**Stated task**. Each line from the start of the data below through the one containing "# the user, with" must be reproduced exactly.

**Recorded data**.
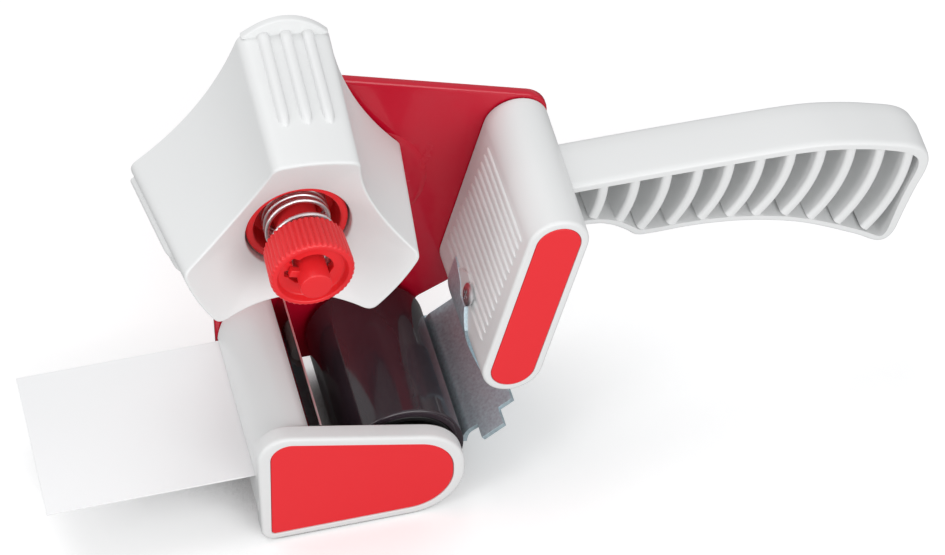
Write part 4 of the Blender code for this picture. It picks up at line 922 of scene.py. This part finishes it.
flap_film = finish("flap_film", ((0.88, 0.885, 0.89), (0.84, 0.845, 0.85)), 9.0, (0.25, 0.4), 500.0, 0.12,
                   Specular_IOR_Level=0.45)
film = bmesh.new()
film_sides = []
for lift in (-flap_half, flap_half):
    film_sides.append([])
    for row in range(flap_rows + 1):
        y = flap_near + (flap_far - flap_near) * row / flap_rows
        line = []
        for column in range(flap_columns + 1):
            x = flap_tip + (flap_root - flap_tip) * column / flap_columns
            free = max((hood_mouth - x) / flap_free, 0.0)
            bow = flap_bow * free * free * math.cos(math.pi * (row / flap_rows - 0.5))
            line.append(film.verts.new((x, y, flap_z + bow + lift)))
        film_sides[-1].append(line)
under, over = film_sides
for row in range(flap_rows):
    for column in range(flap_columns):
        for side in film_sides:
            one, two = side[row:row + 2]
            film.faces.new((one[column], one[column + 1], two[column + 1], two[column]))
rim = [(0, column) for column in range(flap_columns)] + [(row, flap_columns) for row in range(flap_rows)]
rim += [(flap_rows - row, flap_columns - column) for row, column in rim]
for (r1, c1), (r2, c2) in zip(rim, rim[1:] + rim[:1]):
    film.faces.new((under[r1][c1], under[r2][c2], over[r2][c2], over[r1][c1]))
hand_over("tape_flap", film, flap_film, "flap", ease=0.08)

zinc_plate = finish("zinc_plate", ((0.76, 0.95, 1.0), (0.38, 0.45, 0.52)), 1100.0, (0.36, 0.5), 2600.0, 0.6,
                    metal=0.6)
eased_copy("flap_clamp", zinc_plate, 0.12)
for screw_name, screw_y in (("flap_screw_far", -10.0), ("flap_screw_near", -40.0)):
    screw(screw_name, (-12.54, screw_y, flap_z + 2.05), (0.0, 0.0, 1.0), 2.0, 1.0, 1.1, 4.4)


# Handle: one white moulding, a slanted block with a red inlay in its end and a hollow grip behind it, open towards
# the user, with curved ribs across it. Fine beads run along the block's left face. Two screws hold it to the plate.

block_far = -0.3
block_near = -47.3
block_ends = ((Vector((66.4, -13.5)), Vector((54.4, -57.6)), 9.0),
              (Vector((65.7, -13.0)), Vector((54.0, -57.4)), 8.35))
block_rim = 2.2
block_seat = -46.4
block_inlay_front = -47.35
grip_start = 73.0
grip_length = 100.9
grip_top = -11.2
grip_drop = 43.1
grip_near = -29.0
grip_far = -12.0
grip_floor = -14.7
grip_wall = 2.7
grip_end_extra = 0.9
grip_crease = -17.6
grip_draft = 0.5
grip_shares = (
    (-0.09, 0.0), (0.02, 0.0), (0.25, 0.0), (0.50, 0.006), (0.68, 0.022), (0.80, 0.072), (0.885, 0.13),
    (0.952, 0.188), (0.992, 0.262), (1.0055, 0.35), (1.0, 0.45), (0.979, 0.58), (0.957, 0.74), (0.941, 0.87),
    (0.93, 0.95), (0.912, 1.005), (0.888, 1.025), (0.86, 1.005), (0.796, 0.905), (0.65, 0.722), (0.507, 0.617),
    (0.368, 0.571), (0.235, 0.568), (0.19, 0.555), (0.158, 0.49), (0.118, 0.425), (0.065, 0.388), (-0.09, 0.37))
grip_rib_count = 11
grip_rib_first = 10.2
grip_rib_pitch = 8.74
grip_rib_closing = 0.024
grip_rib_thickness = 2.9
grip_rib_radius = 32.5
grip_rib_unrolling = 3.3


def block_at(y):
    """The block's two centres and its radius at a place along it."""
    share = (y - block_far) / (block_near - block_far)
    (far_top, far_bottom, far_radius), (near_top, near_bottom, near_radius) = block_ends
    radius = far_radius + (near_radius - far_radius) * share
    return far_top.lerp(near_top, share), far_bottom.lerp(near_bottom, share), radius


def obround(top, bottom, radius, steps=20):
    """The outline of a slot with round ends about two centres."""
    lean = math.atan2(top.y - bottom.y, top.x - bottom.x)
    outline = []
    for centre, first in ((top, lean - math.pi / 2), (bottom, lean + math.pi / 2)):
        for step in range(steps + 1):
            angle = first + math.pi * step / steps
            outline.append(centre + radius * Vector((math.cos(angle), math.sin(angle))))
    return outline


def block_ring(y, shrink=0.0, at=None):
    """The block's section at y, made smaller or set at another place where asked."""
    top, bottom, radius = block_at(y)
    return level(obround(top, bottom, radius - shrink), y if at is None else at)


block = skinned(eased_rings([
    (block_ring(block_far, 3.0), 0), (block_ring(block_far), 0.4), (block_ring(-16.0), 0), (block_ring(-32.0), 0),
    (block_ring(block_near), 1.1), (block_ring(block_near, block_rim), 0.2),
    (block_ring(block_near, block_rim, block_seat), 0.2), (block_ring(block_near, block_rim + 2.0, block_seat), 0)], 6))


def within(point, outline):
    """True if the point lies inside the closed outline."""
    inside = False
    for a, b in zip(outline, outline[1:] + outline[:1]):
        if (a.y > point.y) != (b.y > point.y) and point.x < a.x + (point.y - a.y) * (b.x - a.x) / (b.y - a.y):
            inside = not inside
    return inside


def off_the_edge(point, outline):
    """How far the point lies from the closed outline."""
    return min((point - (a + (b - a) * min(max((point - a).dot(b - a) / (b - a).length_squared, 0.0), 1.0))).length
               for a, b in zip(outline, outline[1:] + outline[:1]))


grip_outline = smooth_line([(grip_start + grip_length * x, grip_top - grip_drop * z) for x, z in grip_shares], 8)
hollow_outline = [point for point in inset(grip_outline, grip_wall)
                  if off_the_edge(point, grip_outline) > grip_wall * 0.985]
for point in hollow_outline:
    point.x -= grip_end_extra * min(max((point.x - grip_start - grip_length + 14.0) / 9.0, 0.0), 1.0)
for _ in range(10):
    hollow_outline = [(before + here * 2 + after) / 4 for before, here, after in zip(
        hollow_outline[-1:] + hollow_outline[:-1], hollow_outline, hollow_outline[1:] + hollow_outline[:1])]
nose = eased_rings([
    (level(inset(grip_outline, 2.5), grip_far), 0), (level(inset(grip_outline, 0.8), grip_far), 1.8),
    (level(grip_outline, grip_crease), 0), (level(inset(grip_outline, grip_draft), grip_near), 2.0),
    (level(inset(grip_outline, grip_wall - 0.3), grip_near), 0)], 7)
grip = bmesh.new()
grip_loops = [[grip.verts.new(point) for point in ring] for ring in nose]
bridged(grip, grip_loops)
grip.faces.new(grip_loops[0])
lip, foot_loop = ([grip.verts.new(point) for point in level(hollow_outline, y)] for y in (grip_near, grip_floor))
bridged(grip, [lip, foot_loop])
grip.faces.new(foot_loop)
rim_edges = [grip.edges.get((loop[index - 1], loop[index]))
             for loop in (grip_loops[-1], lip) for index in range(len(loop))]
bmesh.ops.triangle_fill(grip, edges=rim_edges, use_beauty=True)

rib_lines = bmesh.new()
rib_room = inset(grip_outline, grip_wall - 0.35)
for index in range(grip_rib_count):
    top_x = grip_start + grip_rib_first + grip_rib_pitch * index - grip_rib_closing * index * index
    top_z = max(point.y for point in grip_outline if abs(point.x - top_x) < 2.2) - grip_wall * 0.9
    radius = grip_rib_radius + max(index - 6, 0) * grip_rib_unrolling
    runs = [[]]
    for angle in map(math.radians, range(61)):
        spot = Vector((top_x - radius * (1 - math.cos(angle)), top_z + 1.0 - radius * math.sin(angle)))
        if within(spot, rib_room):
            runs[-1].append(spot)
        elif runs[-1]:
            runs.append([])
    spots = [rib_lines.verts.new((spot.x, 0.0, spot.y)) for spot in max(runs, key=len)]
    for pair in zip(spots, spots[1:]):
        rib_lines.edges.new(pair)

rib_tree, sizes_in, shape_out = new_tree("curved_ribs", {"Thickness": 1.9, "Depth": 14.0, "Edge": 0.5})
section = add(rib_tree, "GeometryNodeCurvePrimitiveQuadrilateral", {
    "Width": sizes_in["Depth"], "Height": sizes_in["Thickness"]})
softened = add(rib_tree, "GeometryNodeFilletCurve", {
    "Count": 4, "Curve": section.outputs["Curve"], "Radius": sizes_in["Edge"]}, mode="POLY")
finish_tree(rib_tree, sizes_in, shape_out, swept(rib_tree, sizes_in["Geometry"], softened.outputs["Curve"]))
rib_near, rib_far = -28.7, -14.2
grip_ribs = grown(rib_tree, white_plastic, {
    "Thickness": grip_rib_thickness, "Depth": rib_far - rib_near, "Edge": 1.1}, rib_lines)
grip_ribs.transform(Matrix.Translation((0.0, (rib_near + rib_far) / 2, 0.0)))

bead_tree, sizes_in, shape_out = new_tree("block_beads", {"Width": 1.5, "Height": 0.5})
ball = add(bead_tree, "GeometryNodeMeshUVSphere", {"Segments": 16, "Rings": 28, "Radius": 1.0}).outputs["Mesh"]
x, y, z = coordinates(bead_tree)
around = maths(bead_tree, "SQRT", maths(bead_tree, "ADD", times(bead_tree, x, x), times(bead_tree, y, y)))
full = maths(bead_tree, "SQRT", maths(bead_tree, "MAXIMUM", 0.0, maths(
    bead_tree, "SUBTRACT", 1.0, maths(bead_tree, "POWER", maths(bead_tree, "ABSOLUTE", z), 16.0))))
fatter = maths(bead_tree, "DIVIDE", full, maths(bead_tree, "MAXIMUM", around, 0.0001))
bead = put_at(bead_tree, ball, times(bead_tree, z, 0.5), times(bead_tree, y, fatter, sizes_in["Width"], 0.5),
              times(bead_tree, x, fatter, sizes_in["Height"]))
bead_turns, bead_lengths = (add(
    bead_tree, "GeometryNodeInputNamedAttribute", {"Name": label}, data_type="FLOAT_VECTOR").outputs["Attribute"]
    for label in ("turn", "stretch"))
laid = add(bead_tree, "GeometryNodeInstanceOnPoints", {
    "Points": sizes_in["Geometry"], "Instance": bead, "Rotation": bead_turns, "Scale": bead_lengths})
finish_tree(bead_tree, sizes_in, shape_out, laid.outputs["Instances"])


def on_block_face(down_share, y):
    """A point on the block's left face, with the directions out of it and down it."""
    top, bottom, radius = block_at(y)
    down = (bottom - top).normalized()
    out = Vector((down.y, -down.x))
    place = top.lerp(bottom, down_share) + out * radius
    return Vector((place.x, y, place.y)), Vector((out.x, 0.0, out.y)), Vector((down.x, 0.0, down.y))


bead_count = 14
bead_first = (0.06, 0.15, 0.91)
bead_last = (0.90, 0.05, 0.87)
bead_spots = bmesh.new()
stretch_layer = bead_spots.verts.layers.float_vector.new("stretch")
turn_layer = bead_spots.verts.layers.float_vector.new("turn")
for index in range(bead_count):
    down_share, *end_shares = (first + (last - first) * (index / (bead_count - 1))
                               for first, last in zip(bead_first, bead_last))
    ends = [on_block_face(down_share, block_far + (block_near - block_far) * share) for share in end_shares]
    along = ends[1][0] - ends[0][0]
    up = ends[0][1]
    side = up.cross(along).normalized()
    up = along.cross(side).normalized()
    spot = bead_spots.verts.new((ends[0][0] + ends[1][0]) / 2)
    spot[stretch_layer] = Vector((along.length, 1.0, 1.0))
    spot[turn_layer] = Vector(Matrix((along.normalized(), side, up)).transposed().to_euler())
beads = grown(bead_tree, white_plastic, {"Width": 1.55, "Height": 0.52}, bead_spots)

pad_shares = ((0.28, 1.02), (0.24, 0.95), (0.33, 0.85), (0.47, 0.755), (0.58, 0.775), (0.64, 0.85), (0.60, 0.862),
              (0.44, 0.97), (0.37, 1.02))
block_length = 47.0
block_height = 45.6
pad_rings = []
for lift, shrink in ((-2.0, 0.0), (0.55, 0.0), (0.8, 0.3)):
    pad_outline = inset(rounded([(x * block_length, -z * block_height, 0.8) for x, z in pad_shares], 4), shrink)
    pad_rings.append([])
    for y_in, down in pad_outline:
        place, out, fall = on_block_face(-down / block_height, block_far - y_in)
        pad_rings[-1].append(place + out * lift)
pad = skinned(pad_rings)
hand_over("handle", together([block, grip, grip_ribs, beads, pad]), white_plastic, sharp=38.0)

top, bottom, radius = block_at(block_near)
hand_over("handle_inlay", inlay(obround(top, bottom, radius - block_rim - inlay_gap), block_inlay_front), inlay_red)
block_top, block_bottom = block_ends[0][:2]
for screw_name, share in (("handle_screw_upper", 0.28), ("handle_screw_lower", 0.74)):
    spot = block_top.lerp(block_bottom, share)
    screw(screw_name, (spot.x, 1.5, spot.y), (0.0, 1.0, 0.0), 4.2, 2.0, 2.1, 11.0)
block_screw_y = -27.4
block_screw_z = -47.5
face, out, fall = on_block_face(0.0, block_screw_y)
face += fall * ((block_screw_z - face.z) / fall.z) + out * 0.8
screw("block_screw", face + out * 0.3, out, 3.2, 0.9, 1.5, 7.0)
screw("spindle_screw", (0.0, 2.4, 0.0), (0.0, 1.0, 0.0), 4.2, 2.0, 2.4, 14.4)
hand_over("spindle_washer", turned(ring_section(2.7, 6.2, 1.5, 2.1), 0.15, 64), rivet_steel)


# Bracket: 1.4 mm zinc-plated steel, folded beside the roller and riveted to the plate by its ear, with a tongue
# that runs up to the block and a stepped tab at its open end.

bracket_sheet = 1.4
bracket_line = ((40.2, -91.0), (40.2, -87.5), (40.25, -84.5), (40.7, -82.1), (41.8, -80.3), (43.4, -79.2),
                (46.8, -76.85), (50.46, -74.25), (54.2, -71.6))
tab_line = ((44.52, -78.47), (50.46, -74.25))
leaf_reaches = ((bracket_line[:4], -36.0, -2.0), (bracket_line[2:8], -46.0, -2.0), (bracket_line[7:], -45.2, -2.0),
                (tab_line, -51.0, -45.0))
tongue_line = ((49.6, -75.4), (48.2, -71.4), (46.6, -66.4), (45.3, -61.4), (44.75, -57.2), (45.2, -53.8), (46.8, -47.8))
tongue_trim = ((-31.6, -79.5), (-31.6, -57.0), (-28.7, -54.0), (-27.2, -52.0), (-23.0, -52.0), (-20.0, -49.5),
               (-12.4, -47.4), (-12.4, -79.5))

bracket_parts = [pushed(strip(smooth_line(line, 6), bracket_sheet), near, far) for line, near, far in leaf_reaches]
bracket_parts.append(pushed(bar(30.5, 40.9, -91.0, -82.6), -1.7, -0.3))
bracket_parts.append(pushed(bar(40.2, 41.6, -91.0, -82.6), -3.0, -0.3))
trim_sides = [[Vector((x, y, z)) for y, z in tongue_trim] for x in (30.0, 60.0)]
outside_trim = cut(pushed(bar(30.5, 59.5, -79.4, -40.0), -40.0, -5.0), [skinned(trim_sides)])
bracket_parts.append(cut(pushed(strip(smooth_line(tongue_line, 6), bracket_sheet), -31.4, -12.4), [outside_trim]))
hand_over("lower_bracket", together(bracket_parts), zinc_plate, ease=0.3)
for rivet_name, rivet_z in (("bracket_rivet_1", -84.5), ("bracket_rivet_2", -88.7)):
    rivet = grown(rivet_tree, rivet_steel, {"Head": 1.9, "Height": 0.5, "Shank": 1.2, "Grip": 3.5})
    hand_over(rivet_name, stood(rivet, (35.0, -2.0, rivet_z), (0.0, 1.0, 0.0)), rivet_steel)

**Written solution**.
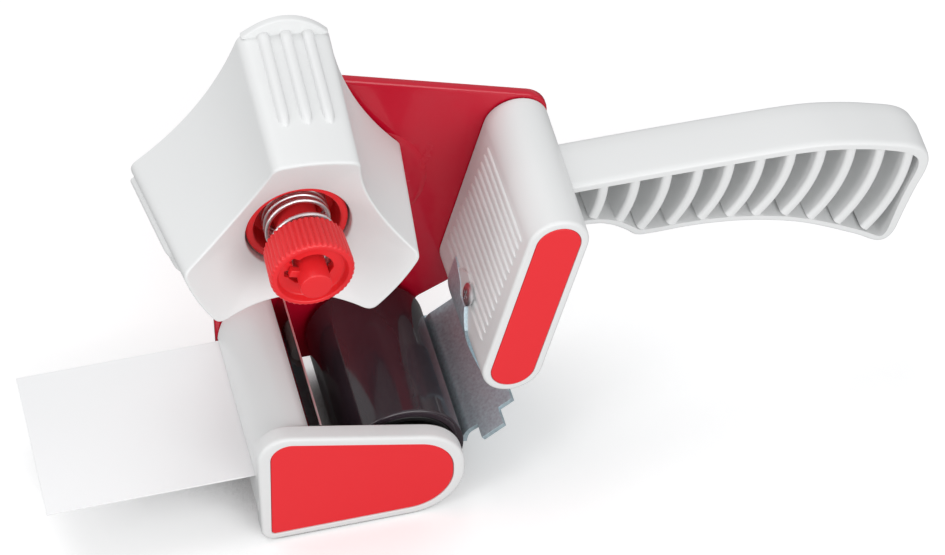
Write part 4 of the Blender code for this picture. It picks up at line 922 of scene.py. This part finishes it.
flap_film = finish("flap_film", ((0.88, 0.885, 0.89), (0.84, 0.845, 0.85)), 9.0, (0.25, 0.4), 500.0, 0.12,
                   Specular_IOR_Level=0.45)
film = bmesh.new()
film_sides = []
for lift in (-flap_half, flap_half):
    film_sides.append([])
    for row in range(flap_rows + 1):
        y = flap_near + (flap_far - flap_near) * row / flap_rows
        line = []
        for column in range(flap_columns + 1):
            x = flap_tip + (flap_root - flap_tip) * column / flap_columns
            free = max((hood_mouth - x) / flap_free, 0.0)
            bow = flap_bow * free * free * math.cos(math.pi * (row / flap_rows - 0.5))
            line.append(film.verts.new((x, y, flap_z + bow + lift)))
        film_sides[-1].append(line)
under, over = film_sides
for row in range(flap_rows):
    for column in range(flap_columns):
        for side in film_sides:
            one, two = side[row:row + 2]
            film.faces.new((one[column], one[column + 1], two[column + 1], two[column]))
rim = [(0, column) for column in range(flap_columns)] + [(row, flap_columns) for row in range(flap_rows)]
rim += [(flap_rows - row, flap_columns - column) for row, column in rim]
for (r1, c1), (r2, c2) in zip(rim, rim[1:] + rim[:1]):
    film.faces.new((under[r1][c1], under[r2][c2], over[r2][c2], over[r1][c1]))
hand_over("tape_flap", film, flap_film, "flap", ease=0.08)

zinc_plate = finish("zinc_plate", ((0.76, 0.95, 1.0), (0.38, 0.45, 0.52)), 1100.0, (0.36, 0.5), 2600.0, 0.6,
                    metal=0.6)
eased_copy("flap_clamp", zinc_plate, 0.12)
for screw_name, screw_y in (("flap_screw_far", -10.0), ("flap_screw_near", -40.0)):
    screw(screw_name, (-12.54, screw_y, flap_z + 2.05), (0.0, 0.0, 1.0), 2.0, 1.0, 1.1, 4.4)


# Handle: one white moulding, a slanted block with a red inlay in its end and a hollow grip behind it, open towards
# the user, with curved ribs across it. Fine beads run along the block's left face. Two screws hold it to the plate.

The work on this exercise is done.